The exhibition celebrates the diversity of Canada from its indigenous people to immigrants, many of whom were refugees, from all over the world. One of the largest images displayed on the wall is a photograph of a young Vietnamese refugee, Hon Lu, at the Narita International Airport en route to Canada. The Lu Thai family photographs, courtesy of Hon’s photographer mother, are one of the treasures of the exhibition and not only tell a story of refugee migration but also emphasize the importance to this family of making a photographic record.

The diversity of Canada is celebrated by a section of photographs of families of African descent. Black identity, we see, is reinforced by these images as they become integral to the family perception of what it means to be Canadian.

The exhibition includes a broad definition of families, so the images represent nuclear, extended, adoptive, and queer unions. A section is devoted to queer families and the photos of marriage unions after the Supreme Court of Canada removed the ban on same-sex marriages in 2003. There are also images that tell the story of the adoption process for families.

Some of the images tell the story of fractured families, where immigrants have left loved ones behind, or where indigenous children have been taken from their families to the residential schools, as a result of government policy. Two sets of images particularly interested me. One set recorded the arrival in Canada of an immigrant, Tommy Ming Lum, from China in 1922 during the period of the Chinese Exclusion Act when only men were allowed to enter Canada and their families had to be left behind. His grandson has lovingly preserved the images, both government-required identity photographs and family images that record the eventual arrival of his wife in Canada and the growth of the family here. The other set of photographs that touched me were images of indigenous children who experienced the residential schools: graphic evidence of this appalling government policy. This section also includes images of an indigenous family by an urban Iroquois, Jeff Thomas, that provide an important perspective because they differ from the usual non-indigenous stereotypical portrayal of “Indian-ness.”

Hon Lu in Japan's Narita International Airport en route to Canada, March, 1979. (Gift of the Lu-Thai family to the ROM)

One intriguing section that focuses on photographs of children includes directions from the Kodak camera company telling parents how best to photograph their children, the origin of the term “Kodak moment.” There are images of children sitting on chairs (to keep them still enough to photograph), birthday parties and Christmas celebrations.

The collection includes photographs that were exchanged to and from Canada as refugees and other immigrants settled here.

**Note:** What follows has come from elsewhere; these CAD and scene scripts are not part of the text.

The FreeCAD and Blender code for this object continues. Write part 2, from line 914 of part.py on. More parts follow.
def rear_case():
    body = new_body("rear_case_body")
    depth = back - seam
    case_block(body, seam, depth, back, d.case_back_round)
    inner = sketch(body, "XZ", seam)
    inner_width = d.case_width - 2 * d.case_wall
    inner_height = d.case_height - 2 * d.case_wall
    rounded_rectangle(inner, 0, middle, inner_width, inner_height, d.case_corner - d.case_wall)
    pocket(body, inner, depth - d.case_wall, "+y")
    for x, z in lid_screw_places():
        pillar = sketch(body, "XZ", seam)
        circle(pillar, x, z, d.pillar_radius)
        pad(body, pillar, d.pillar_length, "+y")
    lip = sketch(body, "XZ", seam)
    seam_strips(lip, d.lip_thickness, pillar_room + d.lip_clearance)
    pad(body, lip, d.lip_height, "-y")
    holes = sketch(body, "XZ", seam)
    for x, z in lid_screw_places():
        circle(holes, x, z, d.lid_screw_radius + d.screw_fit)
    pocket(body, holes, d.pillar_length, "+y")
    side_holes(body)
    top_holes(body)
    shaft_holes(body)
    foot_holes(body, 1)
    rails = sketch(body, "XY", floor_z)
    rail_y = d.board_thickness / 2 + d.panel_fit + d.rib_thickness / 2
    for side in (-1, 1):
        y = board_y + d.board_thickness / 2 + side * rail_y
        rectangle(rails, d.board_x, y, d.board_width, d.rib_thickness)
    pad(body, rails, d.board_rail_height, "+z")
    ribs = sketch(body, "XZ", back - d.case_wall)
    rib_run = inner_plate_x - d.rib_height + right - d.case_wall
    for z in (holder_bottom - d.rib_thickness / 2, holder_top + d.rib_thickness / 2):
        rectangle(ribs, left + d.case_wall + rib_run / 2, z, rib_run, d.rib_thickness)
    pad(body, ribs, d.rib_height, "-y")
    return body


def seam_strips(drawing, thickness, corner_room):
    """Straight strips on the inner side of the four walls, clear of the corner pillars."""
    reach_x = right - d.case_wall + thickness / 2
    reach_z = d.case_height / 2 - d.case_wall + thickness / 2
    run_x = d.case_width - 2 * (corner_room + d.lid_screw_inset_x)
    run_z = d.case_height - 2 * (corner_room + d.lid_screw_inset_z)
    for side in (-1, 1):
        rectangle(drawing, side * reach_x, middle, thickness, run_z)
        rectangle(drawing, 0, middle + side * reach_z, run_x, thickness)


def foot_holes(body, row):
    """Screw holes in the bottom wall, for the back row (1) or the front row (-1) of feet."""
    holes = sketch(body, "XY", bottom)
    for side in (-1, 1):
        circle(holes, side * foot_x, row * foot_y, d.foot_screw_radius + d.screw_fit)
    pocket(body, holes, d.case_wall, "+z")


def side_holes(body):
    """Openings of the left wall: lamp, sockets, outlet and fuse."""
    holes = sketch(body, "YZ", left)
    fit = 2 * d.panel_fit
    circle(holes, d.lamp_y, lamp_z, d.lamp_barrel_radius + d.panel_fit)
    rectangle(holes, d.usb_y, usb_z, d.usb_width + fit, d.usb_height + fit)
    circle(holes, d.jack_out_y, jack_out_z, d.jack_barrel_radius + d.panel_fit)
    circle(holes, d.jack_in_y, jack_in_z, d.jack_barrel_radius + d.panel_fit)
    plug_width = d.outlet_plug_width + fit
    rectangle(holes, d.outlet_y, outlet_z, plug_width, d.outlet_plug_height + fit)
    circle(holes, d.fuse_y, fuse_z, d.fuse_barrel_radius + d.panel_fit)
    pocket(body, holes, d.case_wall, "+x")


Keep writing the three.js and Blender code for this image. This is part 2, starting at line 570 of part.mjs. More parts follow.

Photographs became an important way of maintaining connections and sharing the story between those who left and those who stayed. One whole wall of the exhibition is devoted to images of families at Niagara Falls, clearly perceived as an essential marker of Canadian culture. I was engaged by the formality of the clothes worn by people to visit the Falls from the earliest photographs dating from the 1860s to contemporary images displaying casual sportswear.

In addition to the photographs on the walls, there are other fascinating aspects to this exhibition. The history of the family-size camera is recorded in a couple of glass cases with a timeline of early examples of these cameras through the ever-present cellphone camera of today. Families printed the results of the photographs taken by earlier cameras, but with the advent of the digital camera and phone camera, one wonders if many of these contemporary images will be lost. That is one of the reasons why the exhibition is so valuable and serves as a reminder to us all that we should print out precious family photographs.

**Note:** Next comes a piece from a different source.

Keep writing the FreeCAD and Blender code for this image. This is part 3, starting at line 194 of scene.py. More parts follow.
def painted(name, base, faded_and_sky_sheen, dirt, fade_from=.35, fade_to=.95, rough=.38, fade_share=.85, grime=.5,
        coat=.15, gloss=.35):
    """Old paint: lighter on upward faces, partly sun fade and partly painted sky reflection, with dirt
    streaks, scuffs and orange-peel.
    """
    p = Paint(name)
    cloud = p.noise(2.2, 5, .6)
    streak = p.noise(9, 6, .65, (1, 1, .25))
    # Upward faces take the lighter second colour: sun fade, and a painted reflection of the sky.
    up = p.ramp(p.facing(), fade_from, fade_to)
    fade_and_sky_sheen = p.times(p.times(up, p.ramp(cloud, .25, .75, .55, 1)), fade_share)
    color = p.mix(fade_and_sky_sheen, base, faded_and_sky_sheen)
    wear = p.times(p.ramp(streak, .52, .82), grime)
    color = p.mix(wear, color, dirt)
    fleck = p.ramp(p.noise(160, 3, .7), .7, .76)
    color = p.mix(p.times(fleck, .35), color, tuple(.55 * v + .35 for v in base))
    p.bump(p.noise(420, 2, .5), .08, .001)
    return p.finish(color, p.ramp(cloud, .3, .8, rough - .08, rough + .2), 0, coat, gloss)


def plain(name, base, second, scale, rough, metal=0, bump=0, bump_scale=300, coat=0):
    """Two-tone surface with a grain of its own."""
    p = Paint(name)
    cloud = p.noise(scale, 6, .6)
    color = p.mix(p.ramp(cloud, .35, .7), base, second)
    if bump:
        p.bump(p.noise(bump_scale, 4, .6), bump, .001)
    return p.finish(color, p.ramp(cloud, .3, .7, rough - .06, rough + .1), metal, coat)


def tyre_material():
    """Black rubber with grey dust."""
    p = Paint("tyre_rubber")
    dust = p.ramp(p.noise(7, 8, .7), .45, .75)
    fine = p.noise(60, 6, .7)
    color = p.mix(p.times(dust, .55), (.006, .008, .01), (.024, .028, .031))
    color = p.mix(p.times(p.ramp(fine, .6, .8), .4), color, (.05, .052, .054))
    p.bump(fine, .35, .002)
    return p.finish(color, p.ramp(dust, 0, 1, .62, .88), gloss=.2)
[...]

The interviews and video recordings that were part of the development of this exhibition have been used by students at the Ryerson Image Centre to create an edited video that records moments from the family interview process. The video camera is focused on the photographs spread out on a table where an unseen person being interviewed moves them around and talks about the meaning and memories associated with the image. This simple convention, projected on a wall without sound, is dramatic in its impact.

Richard and Iris Bell in St. Catharines, around 1963-1967.
(Photo: Brock University Archives, Rick Bell Family Fonds.)
Students from the Ontario College of Art and Design created a living room set to emphasize the intimate nature of family photograph viewing. There are a television set in front of a sofa where four people talk about the role of family photographs in their lives, a coffee table with a video book and projected images on the wall behind the television. Visitors to the exhibition can enjoy a close-up view of these family photographs and understand why they matter to the participants.

The Royal Ontario Museum also partnered with the Art Gallery of Mississauga (AGM) to co-present some of the photographs. The collection at the AGM is called Missing Chapters. It includes photos that have been lost or abandoned, or are missing. It also includes photos that show a gap between the dates of the images because the photos were never taken, for one reason or another. The most striking exhibit at the AGM is an installation work by a Vietnamese artist, Dinh Q. Le. It consists of square-sided string constructions with photographs or their reverse sides attached to the strings, while others are piled in a random way inside the construction, as they might have been discovered in an abandoned setting. The photographs are lost and abandoned images that Le found on returning to Vietnam. They are a poignant testimony to the difficulties encountered in the migration process that many Vietnamese families endured in their flight from Vietnam to Canada.

Many of these photographic images will become part of the archival collections at the Royal Ontario Museum and the Canadian Lesbian and Gay Archives. They will be available for researchers to mine the valuable information they provide about families in Canada and their stories, and, in a broader sense, the story of Canada. In family collections, photographs are not archivally preserved and often become lost, creased, stained or otherwise damaged. This exhibition demonstrates just how important preserving these photographs for the future can be.

The Family Camera exhibition continues at the ROM until October 29, 2017 and at the AGM until August 27, 2017. It is rich in its conception and execution and well worth a visit.

– Felicity Somerset is a fine art photographer, based in Toronto. Her practice focuses on the intimate and often abstracted image that captures the essence and intricacies of rural and urban landscapes. Her photography is exhibited frequently in both group and solo shows in galleries and public spaces throughout Ontario, and her work is in private collections in Canada, the U.S., England, France, Israel, Costa Rica and the Cayman Islands.